Something much more.
“I think watching him become a man – more responsible, that part of taking care of the bills and staying on top of things like that makes me the most proud,” Angie said.
That may seem obvious – that's kind of the point of college, to become a responsible adult and a productive member of society.
But the laundry list of college athletes who haven't made that step and haven't grown into men and women, but stayed immature kids, shows it's easier said than done. The decisions Wes has had to make in the last few years were ones that put a significant push on him – a push that could've been in the right or wrong direction.
He went through two recruiting processes inside of three years. He turned down several offers, including one to play for Fran McCaffery at Iowa. He left for Tennessee and then-coach Cuonzo Martin because of a relationship he and his parents had built with Martin as he'd doggedly recruited Wes – originally from Missouri State – at Washington.
Then, after averaging 0.9 points, 1.3 rebounds and 1.4 assists in 17 games as a freshman in Knoxville, Tenn., Wes wanted to transfer closer to home. He got a call from Iowa the second time around, too, but with recently signed Mike Gesell and Anthony Clemmons, there were no scholarships to offer. It was an easy choice, he said, to end up a Panther – another program who'd recruited him the first time around – and play with so many former AAU teammates and friends.
And after ending his first season playing for UNI as a starter, he was asked by Coach Ben Jacobson to move into a sixth-man role – even though he was consistently performing as one of the best players on the team.
At each of those moments, the choices he made could've sent him down a road much-traveled by cautionary tales. Instead, he ended up there, wearing that UNI stocking hat and listening to his parents talk about the man he'd become.
“There have been a lot of learning experiences,” Wes said. “I've learned a lot and grown up a lot, for sure. And this is where it's taken me.
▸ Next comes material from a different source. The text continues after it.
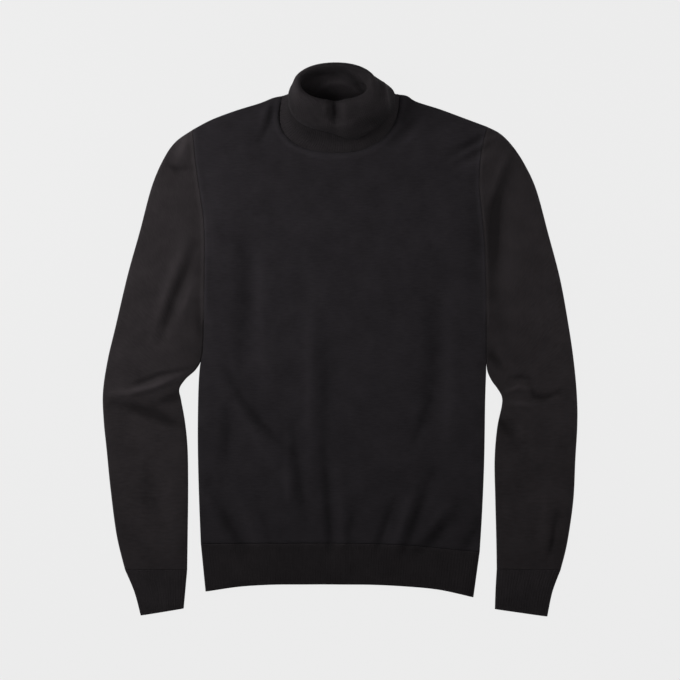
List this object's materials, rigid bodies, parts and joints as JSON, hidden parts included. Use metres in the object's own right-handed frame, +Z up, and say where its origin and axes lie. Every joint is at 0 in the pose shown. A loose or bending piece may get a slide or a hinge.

“I learned it's going to take more – more than I had at the time (I left high school). I really had to work really hard to be where I wanted to be.”
Role found, role accepted
Where he wanted to be translates – at least in the wake of a win against the Hawkeyes on Dec. 20 – to 11.7 points, 3.7 rebounds and 3.2 assists so far in the 2014-15 season.
The decision to bring him off the bench has Panther fans consistently curious, but Jacobson has a plan of attack, and UNI's 10-1 record – plus a few NCAA Tournament berths – suggests he might know what he's doing. Jacobson said when he told the players about his decisions for the starting lineup headed into this season, Wes didn't hold back how he felt.
“I told him, 'Look, this isn't something I expect you to like,' and he said, 'Good, because I don't,'” Jacobson said. “And I said, 'That's good.'
“He was real honest about it, as he should've been.”
Confidence in his ability, his contributions to the team and the person he'd become were clear in how he handled that interaction. Having a coach who is open to hearing how players really feel helps, but seeing the bigger picture helps even more.
“Every person on the team has a role and a distinct purpose,” Wes said. “Coach Jake is a very open coach and you can speak your mind to him whenever you want. I was able to say what was on my mind at the time and express the way I felt. He knew some guys weren't going to like coming off the bench – the guys that are starting, if they had to come off the bench they'd be feeling the same. It's all about putting that behind you for the good of the team.”
The maturity that started to take hold because of his desire to be the player that could provide the most good for his team permeated into his classwork and everyday life.
It's been a circle of benefits for the 21-year-old that everyone around him has seen. Realizing what it would take to be a better player made him a better student and young adult. That made life and practice a little less stressful and a little more fun.
“I think he would be one of the first to tell you, certainly in the past, he's been very willing to put things off and take the approach, 'I'll get things done, but at the last minute.' And I think most of us have been in that position in our lives,” Jacobson said. “Now he's taken a different approach. That, to me, is where the biggest change has come, where the biggest growth has taken place.
“Because he's doing that, it's taken a lot of the stress out of his life. He's able to do everything else, just in a better mood.”
'More responsible, more on time...staying focused'
Obviously, this version of Wes may be more mature, but it's not like he's lost the fire and passion for the game that makes him the player and person he is. The screams, chest-pumping and trash-talking aren't going away any time soon.
"I don't know what they did to him, whether it was down there in Tennessee or up here (at UNI), he's just grown up"
- Troy Washpun
But they're purposeful acts nowadays. There may not have been tragedy or tremendous adversity that brought him here, but they were life lessons he easily could've botched.
As a father who has watched – maybe a little too closely sometimes, by his own admission – what his son has done on and off the court, to see how Wes has handled himself at each of those turns is something any parent would ask for. Sitting around that kitchen table, Troy and Angie were still watching, even as they talked about him.
The talent they see on the court has always been there, and now the talent they see off it is starting to catch up. It makes what's ahead for Wes and the Panthers even more exciting for him, his teammates, family and friends.
“I can see the difference in him. He's more responsible,” Troy said. “I don't know what they did to him, whether it was down there in Tennessee or up here (at UNI), he's just grown up. He's more responsible, more on time, doing what he's supposed to do, staying focused.
“I just think him, as an individual, he's just growing up and maturing. It's been terrific to see.”